Now, instead of a flat shape like a disk or a washer, we get a shape that lives in three-dimensional space: a cylindrical shell. This cylindrical shell is hollow and it has no top or bottom; you can make a model of it by taking a piece of paper and taping the two sides of it together to get a tube. The center of the tube is the axis of rotation.

If we call the area of this tube $A(x)$, then the formula for volume is still

\[V = \int_a^b A(x) dx\]

but now $a$ represents the lowest value of $x$ in the region being rotated and $b$ represents the highest value of $x$ in this region. So to get a formula we can use to determine the volume, we need to figure out what $A(x)$ is.

First, we can figure out what shape this “cross section” is. The “area” of a tube is really the area of the flat rectangle we get when we cut it open to flatten it (think about the piece of paper again). The area of the rectangle is the base times its height, but keep in mind that the base of the rectangle is equal to the circumference of the tube and $C = 2 \pi r$. So we need to figure out the radius and height of the tube given by the vertical segment at position $x$.

If the vertical segment runs from the $x$ axis to the graph $y=f(x)$, then the height of the tube is just $f(x)$. When we say that the vertical segment is “at position $x$” we just mean that its distance from the $y$-axis is just $x$. Which means that the radius of the tube given by this vertical segment is just $x$!

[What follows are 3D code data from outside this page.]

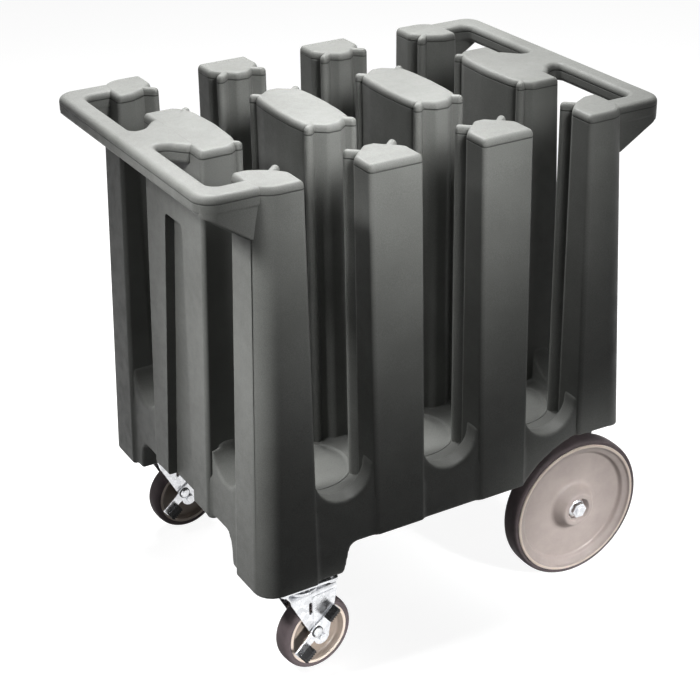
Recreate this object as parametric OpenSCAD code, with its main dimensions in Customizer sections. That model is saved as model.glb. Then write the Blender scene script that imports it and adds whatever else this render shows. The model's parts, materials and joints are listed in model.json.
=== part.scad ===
// Dish caddy: a rotomoulded tub with twelve posts round six plate wells, on two large wheels and two casters.
// Millimetres. The floor is z = 0, +X runs along the length towards the large wheels, +Z is up.

/* [Body moulding] */
// Height of the post tops above the floor
post_top = 824; // [760:2:900]
// Length of the moulding at its lower edge
base_len = 670; // [660:2:720]
// Length of the moulding at the post tops
top_len = 620; // [612:2:660]
// Width of the moulding at its lower edge
base_wid = 568; // [560:2:620]
// Width of the moulding at the post tops
top_wid = 546; // [538:2:600]
// Radius of the four upright outer corners
corner_r = 34; // [10:1:50]
// Depth by which the side panels lie behind the post faces
panel_recess = 6; // [2:0.5:10]
// Thickness of the moulded skin
skin = 6; // [4:0.5:8]
// Height of the deck that the posts stand on
deck_z = 298; // [296:1:310]
// Height of the underside between the casters and the wheels
belly_z = 228; // [222:1:236]
// Height of the low blocks over the casters
foot_z = 176; // [172:1:184]
// Length of the low blocks over the casters
foot_len = 140; // [130:1:160]
// Width of the low blocks over the casters
foot_wid = 116; // [108:1:130]

/* [Wells and posts] */
// Largest plate that a well holds
plate_d = 146; // [130:1:148]
// Gap between the largest plate and the fins
plate_gap = 1; // [0.5:0.5:3]
// Distance between wells along the length
well_pitch = 188; // [184:1:196]
// Distance between the two rows of wells
row_pitch = 286; // [282:1:300]
// Depth of the round recess in a well's floor
well_sink = 4; // [2:0.5:4]
// Width of the open slots in the long sides
side_slot = 100; // [90:1:104]
// Width of the open slots in the ends
end_slot = 90; // [84:1:96]
// Height of the centre of a slot's round lower end
slot_round_z = 354; // [350:1:362]
// Thickness of the panel under a slot
panel_t = 28; // [20:1:34]
// Distance from the centre line to the inner end of a side post
side_post_in = 193; // [190:1:198]
// Half length of a centre post
centre_post_half = 99; // [94:1:102]
// Radius of a fin's round edge
fin_r = 6.5; // [5:0.5:8]
// Length of a fin from its round edge to the post
fin_len = 26; // [24:1:30]
// Angle of a fin seen from the centre of its well
fin_angle = 44.5; // [43:0.5:47]
// Depth of the tapered groove in the end plates
groove_depth = 18; // [10:1:24]
// Width of the groove at its lower end
groove_low = 94; // [80:1:110]
// Width of the groove at its upper end
groove_high = 58; // [40:1:70]
// Height of the groove's upper end
groove_top = 690; // [600:5:740]

/* [Handles] */
// Distance from the middle of the caddy to the outer edge of a handle bar
handle_reach = 388; // [380:1:400]
// Width of a handle bar, seen from above
bar_w = 34; // [28:1:40]
// Height of a handle bar
bar_h = 30; // [24:1:34]
// Width across the handle
handle_wid = 524; // [500:2:530]
// Width of an outer arm
arm_w = 40; // [30:1:44]
// Width of the centre arm
centre_arm_w = 76; // [60:1:90]
// Depth of the gusset under an outer arm
gusset_drop = 46; // [30:1:60]

/* [Large wheels] */
// Diameter of a large wheel
wheel_d = 250; // [240:1:256]
// Width of a large wheel's tyre
tyre_w = 34; // [28:1:38]
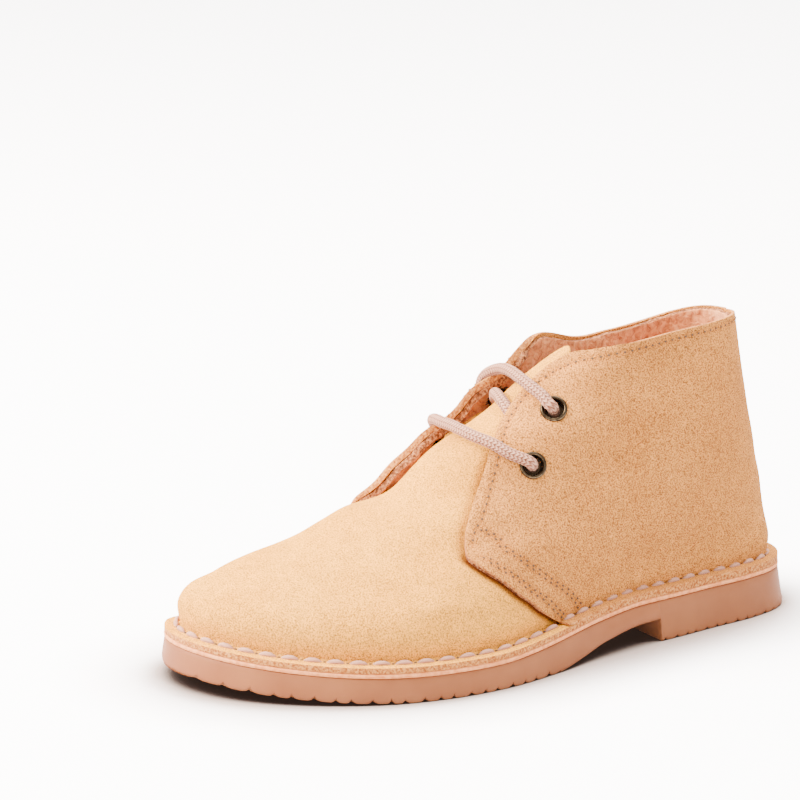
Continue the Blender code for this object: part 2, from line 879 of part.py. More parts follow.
def tube(name, path, material, group):
    """A round cord through the points of a path."""
    curve = bpy.data.curves.new(name, "CURVE")
    curve.dimensions = "3D"
    curve.bevel_depth = LACE_DIAMETER / 2
    curve.bevel_resolution = 2
    curve.use_fill_caps = True
    spline = curve.splines.new("POLY")
    spline.points.add(len(path) - 1)
    for point, place in zip(spline.points, path):
        point.co = (*place, 1.0)
    curve.materials.append(material)
    item = bpy.data.objects.new(name, curve)
    group.objects.link(item)
    return item


def as_mesh(item, group):
    """The same piece as a mesh whose end caps are welded on."""
    graph = bpy.context.evaluated_depsgraph_get()
    mesh = bpy.data.meshes.new_from_object(item.evaluated_get(graph))
    shape = bmesh.new()
    shape.from_mesh(mesh)
    bmesh.ops.remove_doubles(shape, verts=shape.verts, dist=0.00001)
    bmesh.ops.recalc_face_normals(shape, faces=shape.faces)
    shape.to_mesh(mesh)
    shape.free()
    name = item.name
    place = item.matrix_world.copy()
    bpy.data.objects.remove(item, do_unlink=True)
    solid = bpy.data.objects.new(name, mesh)
    solid.matrix_world = place
    group.objects.link(solid)
    return solid


def build():
    clear_scene()
    boot = new_collection("chukka_boot", True)
    cutters = new_collection("cutters", False)
    suede = new_material("suede", (0.71, 0.48, 0.25), 0.95)
    rubber = new_material("rubber", (0.58, 0.33, 0.20), 0.7)
    slip = new_material("midsole_rubber", (0.88, 0.52, 0.30), 0.7)
    sock = new_material("insole_sock", (0.72, 0.42, 0.28), 0.9)
    brass = new_material("antique_brass", (0.17, 0.13, 0.08), 0.35, 1.0)
    cord = new_material("lace_cord", (0.72, 0.50, 0.38), 0.9)

    make_outsole(rubber, boot)
    make_midsole(slip, boot)
    make_insole(sock, boot)
    upper = make_upper(suede, boot)
    make_tongue(suede, boot)

    for side, side_name in ((1, "lateral"), (-1, "medial")):
        for row in EYELETS:
            name = f"eyelet_{side_name}_{row.name}"
            centre, normal = eyelet_seat(row.level, side)
            cutter = add_cutter(name + "_hole", centre, normal, cutters)
            hole = upper.modifiers.new(name, "BOOLEAN")
            hole.operation = "DIFFERENCE"
            hole.solver = "EXACT"
            hole.object = cutter
            make_eyelet(name, centre, normal, brass, boot)

    levels_up = [row.level for row in EYELETS]
    lace = as_mesh(tube("lace_bars", lace_path(levels_up[0], LACE_BAR), cord, boot), boot)
    for name, level, rows in (
        ("upper_bar", levels_up[1], LACE_BAR),
        ("strand", levels_up[0], LACE_STRAND),
    ):
        other = as_mesh(tube(name, lace_path(level, rows), cord, cutters), cutters)
        other.hide_render = True
        other.display_type = "WIRE"
        joined = lace.modifiers.new(name, "BOOLEAN")
        joined.operation = "UNION"
        joined.solver = "EXACT"
        joined.object = other


build()
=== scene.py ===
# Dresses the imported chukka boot: suede, fleece, thread, lace, brass, rubber, floor, light, camera.
# Metres, toe to -Y, outer side of the left foot to +X, ground at z = 0.
import math

import bpy
import numpy as np
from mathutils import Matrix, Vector, noise
from mathutils.kdtree import KDTree


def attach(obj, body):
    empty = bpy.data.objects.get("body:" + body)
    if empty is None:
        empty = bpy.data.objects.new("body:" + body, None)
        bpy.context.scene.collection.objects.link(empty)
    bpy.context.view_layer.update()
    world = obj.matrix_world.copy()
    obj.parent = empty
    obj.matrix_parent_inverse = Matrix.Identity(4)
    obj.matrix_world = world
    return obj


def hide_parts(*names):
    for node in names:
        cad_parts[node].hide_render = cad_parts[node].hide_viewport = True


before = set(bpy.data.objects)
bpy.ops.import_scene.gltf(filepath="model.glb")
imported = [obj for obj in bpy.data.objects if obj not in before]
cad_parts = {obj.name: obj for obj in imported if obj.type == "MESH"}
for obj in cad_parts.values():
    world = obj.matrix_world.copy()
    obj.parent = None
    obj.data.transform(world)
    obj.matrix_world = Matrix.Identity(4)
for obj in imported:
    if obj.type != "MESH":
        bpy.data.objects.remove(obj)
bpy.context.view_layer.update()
bpy.ops.object.select_all(action="DESELECT")
print("frame loaded:", ", ".join(sorted(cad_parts)))

# the boot's own sizes, as in the solids
boot = {
    "length": 0.2575, "width": 0.0965, "foreRubber": 0.0089, "heelRubber": 0.0152,
    "toeSpring": 0.0058, "shankLift": 0.0088, "foreFlare": 0.0011, "heelFlare": 0.0022,
    "midsole": 0.0014, "insole": 0.003, "gap": 0.0003, "flangeWidth": 0.0058,
    "flange": 0.0021, "flangeStep": 0.0007, "collarRise": 0.0961, "instepRise": 0.0885,
    "quarterStep": 0.0012, "wall": 0.002, "heelMiddle": -0.053, "toeMiddle": -0.19,
}
heelY = boot["length"] / 2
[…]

Since $A = 2 \pi r \cdot h$, we have that $A(x) = 2 \pi x f(x)$. This gives us the following formula for the volume of a solid of revolution calculated in terms of cylindrical shells.

**Method of cylindrical shells**

Assume that $f(x) \geq 0$ and that $0 \leq a < b$. Consider the region bounded above by the graph $y=f(x)$, below by the $x$-axis, on the left by $x=a$, and on the right by $x=b$. Rotate this region around the $y$-axis to obtain a three-dimensional solid of revolution. The volume of this solid is given by

\[V = \int_a^b 2 \pi x f(x) dx\]

## Examples

*Video 1* explains this formula with more pictures and shows an application of this formula with rotation around the $y$-axis.

*Video 2* and *Video 3 *each show another such example.

*Video 4 *shows an example where rotation is now around the $x$-axis. Notice what is different now that we are integrating with respect to $y$ instead of $x$.

*Video 5 *starts with a quick review of the application of the method of cylindrical shells when the axis of rotation is the $x$-axis or the $y$-axis. It then shows how to modify the formula for an example where the axis of rotation is a horizontal line that is not the $x$-axis and for an example where the axis of rotation is a vertical line that is not the $y$-axis.

## Comparison of methods

When should we use the disk/washer method and when should we use the method of cylindrical shells? It’s helpful to keep track using the segments that represent infinitely thin rectangles in a Riemann sum. Usually, if the function(s) give(s) $y$ as a function of $x$, the segment will be vertical and if the function(s) give $x$ as a function of $y$, the segment will be horizontal, though this is not the case 100% of the time.

- If the
**segment is vertical**, we’ll integrate with respect to $x$.- If the axis of rotation is horizontal, the segment sweeps out a disk or washer.
- If the axis of rotation is vertical, the segment sweeps out a cylindrical shell.

- If the
**segment is horizontal**, we’ll integrate with respect to $y$.- If the axis of rotation is horizontal, the segment sweeps out a cylindrical shell.
- If the axis of rotation is vertical, the segment sweeps out a disk or washer.

Often, one method is much easier than the other and, sometimes, only one method is possible. *Video 6* shows two examples, one where the axis of rotation is horizontal and one where the axis of rotation is vertical. Each is computed in two different ways: once using the disk/washer method and once using the method of cylindrical shells.

Also see the table in Figure 2.34 in your textbook here.

#### Exit ticket

Consider the region bounded by the graph $y=1- x^2$, $y=0$, $x=0$, and $x=1$. Determine the volume of the solid obtained by rotating this region around the $y$-axis.